A little isolation in manageable doses can be the best emotional elixir; but a lot of isolation, all at once, can be the tipping point for anyone who was already on the edge. 

So to anyone suffering inside their minds during this time, understand one simple thing: 

You will eventually emerge from the fiery depths of hell, feeling like the most powerful motherf*cker to walk the face of the earth.

There is a special neurochemical blast reserved for the resilient. Anyone who has endured what they thought they couldn’t knows how good it feels. There is no more badass feeling than the comeback. 

And when things have reached some level of normalcy again, you’ll find yourself thirsting for more suffering. Because nothing “hits” quite like being dished your own personal poison, and having to scramble to find new ways to mobilize your heart, mind and soul in order to heal from it. That, my friends, is the essence of resilience: adapting to difficult circumstances, and coming out the other side with an imperturbable mind.

1. Face yourself. Realize that any issue you are facing now, would eventually have to be faced. Removing the hustle and bustle of life is just expediting this process of purification. Get up one more time, and always one more time. Recognize the cyclical nature of life, and of progress.

“There are cycles of success, when things come to you and thrive, and cycles of failure, when they wither or disintegrate and you have to let the go in order to make room for new things to arise, or for transformation to happen. If you cling and resist at that point, it means you are refusing to go with the flow of life, and you will suffer. Dissolution is needed for new growth to happen. One cannot exist without the other.”Ekhart Tolle, The Power of Now

2. Remember that you are not starting from nothing. While all the progress you have made may feel futile, you’re not starting from scratch. You conquered these difficulties before. You will conquer them again. Lean on the lessons you learned from your first dance with darkness. You’ll realize that the half-life of your difficult times is likely a lot shorter now. The more self-knowledge you derive during difficult times, the less difficult subsequent times become—because you learn how you respond, what you need, what truly helps.

3. Get back to basics. If all you can do is crawl, then crawl. If all you can do is breathe today, then breathe. Eventually, you’ll garner the strength to check more boxes, to keep moving forward. Try your best to check these boxes everyday:

Health: pay special attention to your nutrition. Mental health is inseparable from the information you are providing to your body through food. You cannot expect your mind to function like a smooth-running car when you are filling it with diesel instead of gas.

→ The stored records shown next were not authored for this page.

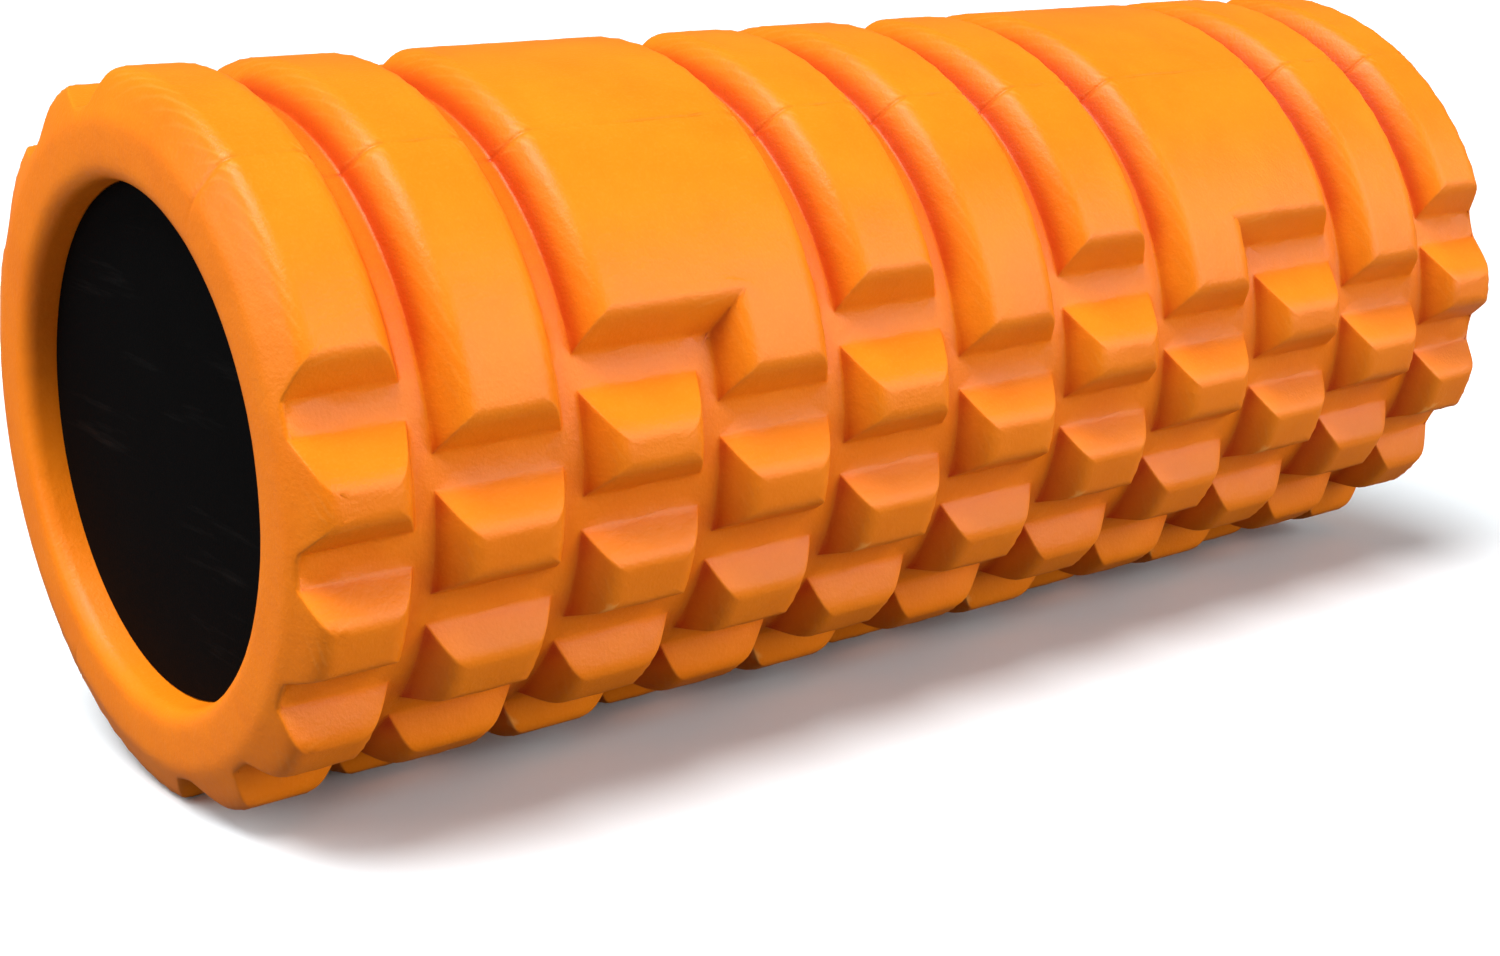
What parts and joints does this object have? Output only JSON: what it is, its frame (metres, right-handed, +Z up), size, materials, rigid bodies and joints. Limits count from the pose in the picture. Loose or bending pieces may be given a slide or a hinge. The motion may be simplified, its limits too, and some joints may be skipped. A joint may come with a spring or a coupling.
{
  "type": "foam roller",
  "caption": "Foam roller: a soft moulded sleeve with a block and band tread, bonded on a rigid tube that is closed by a flat cap in each end.",
  "frame": {"origin": "under the middle of the roller, on the surface that it lies on", "axes": "+X along the roller, from the near end to the far end; +Z up; the moulding seam is turned 30 degrees from +Z towards -Y"},
  "size_m": [0.33, 0.14, 0.14],
  "materials": {
    "foam_sleeve": "satin moulded foam",
    "core_tube": "matt black",
    "end_caps": "matt black, fine grain"
  },
  "bodies": {
    "root": {"foam_sleeve": "foam_sleeve", "core_tube": "core_tube", "end_cap_near": "end_caps", "end_cap_far": "end_caps"}
  },
  "joints": []
}
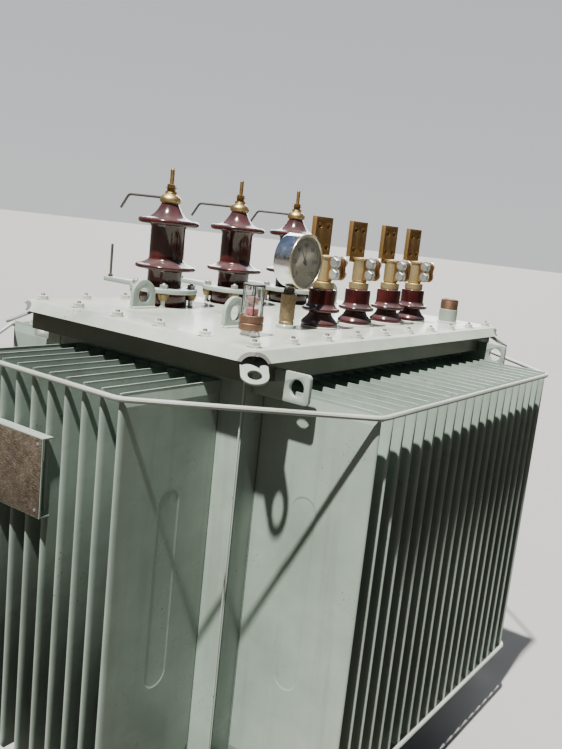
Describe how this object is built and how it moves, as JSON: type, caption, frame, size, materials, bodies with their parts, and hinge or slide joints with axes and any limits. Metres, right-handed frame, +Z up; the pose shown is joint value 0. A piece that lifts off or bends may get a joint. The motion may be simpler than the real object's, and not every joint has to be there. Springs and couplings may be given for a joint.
{
  "type": "power transformer",
  "caption": "Sealed oil-filled power transformer: corrugated fin tank, flat bolted cover, high- and low-voltage porcelain bushings, dial thermometer, oil gauge and lifting eyes.",
  "frame": {"origin": "on the ground, below the middle of the whole outline", "axes": "+Z up; X along the long side, with the rating plate facing -X; low-voltage bushings towards -Y, high-voltage bushings towards +Y"},
  "size_m": [1.4904, 1.0456, 1.3246],
  "materials": {
    "tank_paint": "grey-green semi-gloss paint, lightly dusted",
    "rod_paint": "pale grey-green paint",
    "brown_porcelain": "glossy dark red-brown glaze",
    "brass": "dull machined brass",
    "chrome": "polished",
    "gauge_glass": "clear",
    "red_float": "red",
    "rating_plate_metal": "dark etched plate, bare"
  },
  "bodies": {
    "root": {"base_frame": "tank_paint", "bottom_tie_rod": "rod_paint", "corner_eye_front_left": "tank_paint", "corner_eye_front_right": "tank_paint", "corner_eye_rear_left": "tank_paint", "corner_eye_rear_right": "tank_paint", "filler_cap": "brass", "filler_pipe": "tank_paint", "front_fin_wall": "tank_paint", "gauge_base": "brass", "gauge_float": "red_float", "gauge_glass": "gauge_glass", "gauge_lid": "brass", "hv_clamp_1": "tank_paint", "hv_clamp_2": "tank_paint", "hv_clamp_3": "tank_paint", "hv_porcelain_1": "brown_porcelain", "hv_porcelain_2": "brown_porcelain", "hv_porcelain_3": "brown_porcelain", "hv_terminal_1": "brass", "hv_terminal_2": "brass", "hv_terminal_3": "brass", "lashing_plate_front_left": "tank_paint", "lashing_plate_front_right": "tank_paint", "lashing_plate_rear_left": "tank_paint", "lashing_plate_rear_right": "tank_paint", "left_fin_wall": "tank_paint", "lifting_lug_front_left": "tank_paint", "lifting_lug_front_right": "tank_paint", "lifting_lug_rear_left": "tank_paint", "lifting_lug_rear_right": "tank_paint", "lv_porcelain_1": "brown_porcelain", "lv_porcelain_2": "brown_porcelain", "lv_porcelain_3": "brown_porcelain", "lv_porcelain_4": "brown_porcelain", "lv_terminal_1": "brass", "lv_terminal_2": "brass", "lv_terminal_3": "brass", "lv_terminal_4": "brass", "plate_bracket": "tank_paint", "rating_plate": "rating_plate_metal", "rear_fin_wall": "tank_paint", "right_fin_wall": "tank_paint", "tank_body": "tank_paint", "tank_cover": "tank_paint", "tank_rim": "tank_paint", "thermometer_head": "chrome", "thermometer_pocket": "brass", "top_tie_rod": "rod_paint"}
  },
  "joints": []
}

Creativity: self-expression is a vehicle for self-transcendence. When we create, we are contributing to the ever-expanding universe. I have nothing truly startling to say about creativity apart from the fact that it just feels good, it does good, and it will help you through your roughest times.

Connection: While in the confines of your dwelling place, find ways to connect with other humans. The “Call a Friend” option is a lifeline on daytime TV for a reason. Friends are the family you get to choose, and what could be more special than that?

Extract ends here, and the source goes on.